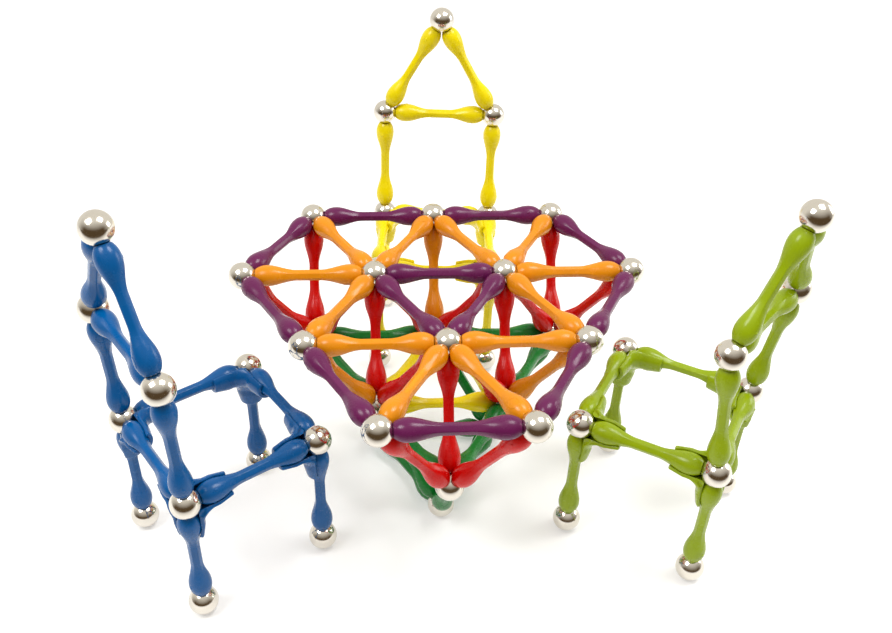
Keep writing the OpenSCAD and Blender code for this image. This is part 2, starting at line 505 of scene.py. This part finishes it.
def turned(shape):
    """Vertices and faces of the rod's body."""
    half = shape.half()
    middle_ring = (PITCH / 2, shape.waist, shape.facet(PITCH / 2))
    rings = half + [middle_ring] + [(PITCH - at, r, f) for at, r, f in reversed(half)]
    points = [Vector((0, 0, shape.cup))]
    for at, radius, facet in rings:
        for i in range(SIDES):
            angle = 2 * math.pi * i / SIDES
            reach = radius * six_sided(angle, facet)
            points.append(Vector((reach * math.cos(angle), reach * math.sin(angle), at)))
    points.append(Vector((0, 0, PITCH - shape.cup)))
    faces = []
    for i in range(SIDES):
        j = (i + 1) % SIDES
        faces.append((0, 1 + i, 1 + j)[::-1])
        for ring in range(len(rings) - 1):
            low, high = 1 + ring * SIDES, 1 + (ring + 1) * SIDES
            faces.append((low + i, low + j, high + j, high + i))
        last = 1 + (len(rings) - 1) * SIDES
        faces.append((last + i, last + j, len(points) - 1))
    return points, faces


def on_bulb(shape, along, across, rise, turn):
    """A point on a bulb, given along the rod and round it from the mark's centre."""
    at = MARK_AT + along
    radius = shape.radius(at)
    angle = turn + across / radius
    reach = radius + rise
    return Vector((reach * math.cos(angle), reach * math.sin(angle), at))


def insert_ring(shape, settings):
    """The fine ring that the mould's insert leaves on one side of a bulb."""
    points, faces = [], []
    steps, wire_sides = 36, 6
    reach, wire = settings.ring_diameter / 2, settings.ring_width / 2
    for i in range(steps):
        angle = 2 * math.pi * i / steps
        for k in range(wire_sides):
            lean = 2 * math.pi * k / wire_sides
            out = reach + wire * math.cos(lean)
            along, across = out * math.cos(angle), out * math.sin(angle)
            points.append(on_bulb(shape, along, across, wire * math.sin(lean), 0))
    for i in range(steps):
        for k in range(wire_sides):
            here, there = i * wire_sides, (i + 1) % steps * wire_sides
            up = (k + 1) % wire_sides
            faces.append((here + k, there + k, there + up, here + up)[::-1])
    return points, faces


def gate_nub(shape):
    """The small dome where the plastic was fed in, on the far side of the other bulb."""
    points, faces = [], []
    steps = 16
    for share, rise in ((1, -0.05 * MM), (0.9, 0.6 * NUB_RISE), (0.5, NUB_RISE)):
        for i in range(steps):
            angle = 2 * math.pi * i / steps
            along = share * NUB_RADIUS * math.cos(angle)
            across = share * NUB_RADIUS * math.sin(angle)
            points.append(on_bulb(shape, along, across, rise, HALF_TURN))
    points.append(on_bulb(shape, 0, 0, NUB_RISE, HALF_TURN))
    for ring in range(2):
        for i in range(steps):
            j = (i + 1) % steps
            low, high = ring * steps, (ring + 1) * steps
            faces.append((low + i, low + j, high + j, high + i))
    for i in range(steps):
        faces.append((2 * steps + i, 2 * steps + (i + 1) % steps, 3 * steps))
    flipped = [Vector((p.x, p.y, PITCH - p.z)) for p in points]
    return flipped, faces


def rod_template(settings):
    """Vertices and faces of one whole rod."""
    shape = RodShape(settings)
    points, faces = [], []
    for more_points, more_faces in (turned(shape), insert_ring(shape, settings), gate_nub(shape)):
        first = len(points)
        points += more_points
        faces += [tuple(first + corner for corner in face) for face in more_faces]
    return points, faces


def finished(name, mesh, material, node, body):
    """Link a piece that stands for a CAD node and rides on its body."""
    mesh.shade_smooth()
    mesh.materials.append(material)
    piece = bpy.data.objects.new(name, mesh)
    bpy.context.scene.collection.objects.link(piece)
    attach(piece, body)
    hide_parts(node)


def body_of_node(node):
    """The body that a CAD node moves with."""
    bodies = frame["record"]["behaviour"]["bodies"]
    return next(body for body, nodes in bodies.items() if node in nodes)


def build_rods(layout, colour_of):
    """Moulded rods for every rod node of a layout."""
    settings = bpy.context.scene.sculpture_rods
    template, faces = rod_template(settings)
    for node, pairs in layout.items():
        dice = random.Random(node)
        points, all_faces = [], []
        for start, end in pairs:
            if dice.random() < 0.5:
                start, end = end, start
            lie = (end - start).to_track_quat("Z", "Y").to_matrix().to_4x4()
            roll = Matrix.Rotation(dice.uniform(0, 2 * math.pi), 4, "Z")
            place = Matrix.Translation(start) @ lie @ roll
            first = len(points)
            points += [place @ p for p in template]
            all_faces += [tuple(first + corner for corner in face) for face in faces]
        mesh = bpy.data.meshes.new(node + "_moulded")
        mesh.from_pydata(points, [], all_faces)
        colour = colour_of(node)
        material = injection_moulded_abs(f"moulded_abs_{colour}", getattr(settings, colour))
        finished(node + "_moulded", mesh, material, node, body_of_node(node))


def build_balls(layout):
    """Polished balls for every ball node of a layout."""
    settings = bpy.context.scene.sculpture_steel
    material = polished_bearing_steel(settings.steel)
    for node, centres in layout.items():
        shell = bmesh.new()
        for centre in centres:
            bmesh.ops.create_icosphere(
                shell, subdivisions=5, radius=BALL_RADIUS, matrix=Matrix.Translation(centre)
            )
        mesh = bpy.data.meshes.new(node + "_polished")
        shell.to_mesh(mesh)
        shell.free()
        finished(node + "_polished", mesh, material, node, body_of_node(node))


def revolve(shell, way, outline, sides):
    """Add a closed turned solid about a line through the origin, from (distance, radius) pairs."""
    lie = way.to_track_quat("Z", "Y").to_matrix()
    rings = [
        [
            shell.verts.new(
                lie
                @ Vector(
                    (
                        radius * math.cos(2 * math.pi * i / sides),
                        radius * math.sin(2 * math.pi * i / sides),
                        at,
                    )
                )
            )
            for i in range(sides)
        ]
        for at, radius in outline
    ]
    close_tube(shell, rings)


def close_tube(shell, rings):
    """Skin a row of rings and cap both ends."""
    for low, high in zip(rings, rings[1:]):
        for i in range(len(low)):
            j = (i + 1) % len(low)
            shell.faces.new((low[i], low[j], high[j], high[i]))
    shell.faces.new(rings[0][::-1])
    shell.faces.new(rings[-1])


def elbow(shell, first, second, bend, reach):
    """Add a quarter ring that joins two arms smoothly on the side that they both face."""
    up = first.cross(second)
    rings = []
    for i in range(ELBOW_STEPS + 1):
        angle = math.pi / 2 * i / ELBOW_STEPS
        out = -(math.cos(angle) * first + math.sin(angle) * second)
        centre = bend * (first + second + out)
        rings.append(
            [
                shell.verts.new(
                    centre
                    + reach * math.cos(2 * math.pi * k / ELBOW_SIDES) * out
                    - reach * math.sin(2 * math.pi * k / ELBOW_SIDES) * up
                )
                for k in range(ELBOW_SIDES)
            ]
        )
    close_tube(shell, rings)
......
YOUR INSTRUCTIONS: Return all the data above once more, precisely as given.

RESPONSE:
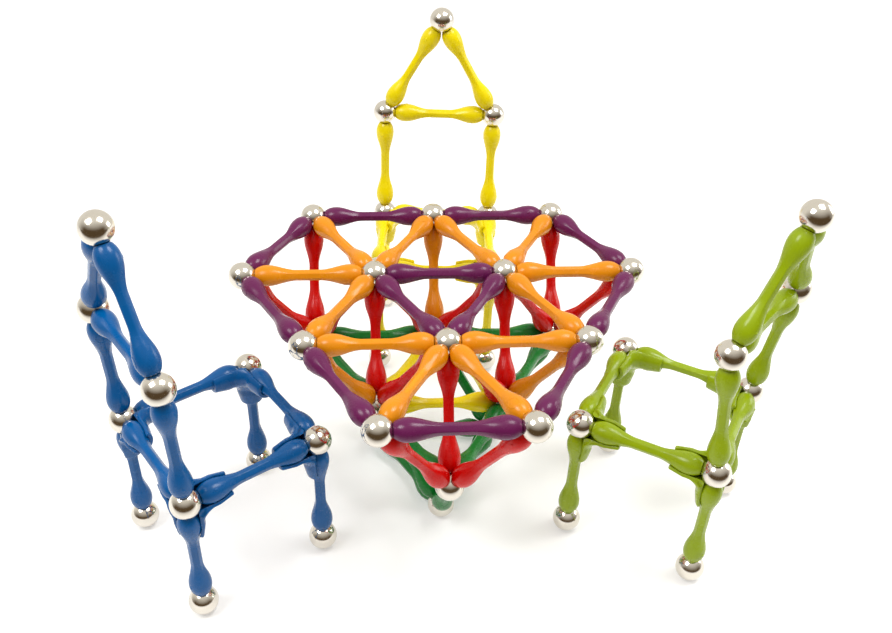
Keep writing the OpenSCAD and Blender code for this image. This is part 2, starting at line 505 of scene.py. This part finishes it.
def turned(shape):
    """Vertices and faces of the rod's body."""
    half = shape.half()
    middle_ring = (PITCH / 2, shape.waist, shape.facet(PITCH / 2))
    rings = half + [middle_ring] + [(PITCH - at, r, f) for at, r, f in reversed(half)]
    points = [Vector((0, 0, shape.cup))]
    for at, radius, facet in rings:
        for i in range(SIDES):
            angle = 2 * math.pi * i / SIDES
            reach = radius * six_sided(angle, facet)
            points.append(Vector((reach * math.cos(angle), reach * math.sin(angle), at)))
    points.append(Vector((0, 0, PITCH - shape.cup)))
    faces = []
    for i in range(SIDES):
        j = (i + 1) % SIDES
        faces.append((0, 1 + i, 1 + j)[::-1])
        for ring in range(len(rings) - 1):
            low, high = 1 + ring * SIDES, 1 + (ring + 1) * SIDES
            faces.append((low + i, low + j, high + j, high + i))
        last = 1 + (len(rings) - 1) * SIDES
        faces.append((last + i, last + j, len(points) - 1))
    return points, faces


def on_bulb(shape, along, across, rise, turn):
    """A point on a bulb, given along the rod and round it from the mark's centre."""
    at = MARK_AT + along
    radius = shape.radius(at)
    angle = turn + across / radius
    reach = radius + rise
    return Vector((reach * math.cos(angle), reach * math.sin(angle), at))


def insert_ring(shape, settings):
    """The fine ring that the mould's insert leaves on one side of a bulb."""
    points, faces = [], []
    steps, wire_sides = 36, 6
    reach, wire = settings.ring_diameter / 2, settings.ring_width / 2
    for i in range(steps):
        angle = 2 * math.pi * i / steps
        for k in range(wire_sides):
            lean = 2 * math.pi * k / wire_sides
            out = reach + wire * math.cos(lean)
            along, across = out * math.cos(angle), out * math.sin(angle)
            points.append(on_bulb(shape, along, across, wire * math.sin(lean), 0))
    for i in range(steps):
        for k in range(wire_sides):
            here, there = i * wire_sides, (i + 1) % steps * wire_sides
            up = (k + 1) % wire_sides
            faces.append((here + k, there + k, there + up, here + up)[::-1])
    return points, faces


def gate_nub(shape):
    """The small dome where the plastic was fed in, on the far side of the other bulb."""
    points, faces = [], []
    steps = 16
    for share, rise in ((1, -0.05 * MM), (0.9, 0.6 * NUB_RISE), (0.5, NUB_RISE)):
        for i in range(steps):
            angle = 2 * math.pi * i / steps
            along = share * NUB_RADIUS * math.cos(angle)
            across = share * NUB_RADIUS * math.sin(angle)
            points.append(on_bulb(shape, along, across, rise, HALF_TURN))
    points.append(on_bulb(shape, 0, 0, NUB_RISE, HALF_TURN))
    for ring in range(2):
        for i in range(steps):
            j = (i + 1) % steps
            low, high = ring * steps, (ring + 1) * steps
            faces.append((low + i, low + j, high + j, high + i))
    for i in range(steps):
        faces.append((2 * steps + i, 2 * steps + (i + 1) % steps, 3 * steps))
    flipped = [Vector((p.x, p.y, PITCH - p.z)) for p in points]
    return flipped, faces


def rod_template(settings):
    """Vertices and faces of one whole rod."""
    shape = RodShape(settings)
    points, faces = [], []
    for more_points, more_faces in (turned(shape), insert_ring(shape, settings), gate_nub(shape)):
        first = len(points)
        points += more_points
        faces += [tuple(first + corner for corner in face) for face in more_faces]
    return points, faces


def finished(name, mesh, material, node, body):
    """Link a piece that stands for a CAD node and rides on its body."""
    mesh.shade_smooth()
    mesh.materials.append(material)
    piece = bpy.data.objects.new(name, mesh)
    bpy.context.scene.collection.objects.link(piece)
    attach(piece, body)
    hide_parts(node)


def body_of_node(node):
    """The body that a CAD node moves with."""
    bodies = frame["record"]["behaviour"]["bodies"]
    return next(body for body, nodes in bodies.items() if node in nodes)


def build_rods(layout, colour_of):
    """Moulded rods for every rod node of a layout."""
    settings = bpy.context.scene.sculpture_rods
    template, faces = rod_template(settings)
    for node, pairs in layout.items():
        dice = random.Random(node)
        points, all_faces = [], []
        for start, end in pairs:
            if dice.random() < 0.5:
                start, end = end, start
            lie = (end - start).to_track_quat("Z", "Y").to_matrix().to_4x4()
            roll = Matrix.Rotation(dice.uniform(0, 2 * math.pi), 4, "Z")
            place = Matrix.Translation(start) @ lie @ roll
            first = len(points)
            points += [place @ p for p in template]
            all_faces += [tuple(first + corner for corner in face) for face in faces]
        mesh = bpy.data.meshes.new(node + "_moulded")
        mesh.from_pydata(points, [], all_faces)
        colour = colour_of(node)
        material = injection_moulded_abs(f"moulded_abs_{colour}", getattr(settings, colour))
        finished(node + "_moulded", mesh, material, node, body_of_node(node))


def build_balls(layout):
    """Polished balls for every ball node of a layout."""
    settings = bpy.context.scene.sculpture_steel
    material = polished_bearing_steel(settings.steel)
    for node, centres in layout.items():
        shell = bmesh.new()
        for centre in centres:
            bmesh.ops.create_icosphere(
                shell, subdivisions=5, radius=BALL_RADIUS, matrix=Matrix.Translation(centre)
            )
        mesh = bpy.data.meshes.new(node + "_polished")
        shell.to_mesh(mesh)
        shell.free()
        finished(node + "_polished", mesh, material, node, body_of_node(node))


def revolve(shell, way, outline, sides):
    """Add a closed turned solid about a line through the origin, from (distance, radius) pairs."""
    lie = way.to_track_quat("Z", "Y").to_matrix()
    rings = [
        [
            shell.verts.new(
                lie
                @ Vector(
                    (
                        radius * math.cos(2 * math.pi * i / sides),
                        radius * math.sin(2 * math.pi * i / sides),
                        at,
                    )
                )
            )
            for i in range(sides)
        ]
        for at, radius in outline
    ]
    close_tube(shell, rings)


def close_tube(shell, rings):
    """Skin a row of rings and cap both ends."""
    for low, high in zip(rings, rings[1:]):
        for i in range(len(low)):
            j = (i + 1) % len(low)
            shell.faces.new((low[i], low[j], high[j], high[i]))
    shell.faces.new(rings[0][::-1])
    shell.faces.new(rings[-1])


def elbow(shell, first, second, bend, reach):
    """Add a quarter ring that joins two arms smoothly on the side that they both face."""
    up = first.cross(second)
    rings = []
    for i in range(ELBOW_STEPS + 1):
        angle = math.pi / 2 * i / ELBOW_STEPS
        out = -(math.cos(angle) * first + math.sin(angle) * second)
        centre = bend * (first + second + out)
        rings.append(
            [
                shell.verts.new(
                    centre
                    + reach * math.cos(2 * math.pi * k / ELBOW_SIDES) * out
                    - reach * math.sin(2 * math.pi * k / ELBOW_SIDES) * up
                )
                for k in range(ELBOW_SIDES)
            ]
        )
    close_tube(shell, rings)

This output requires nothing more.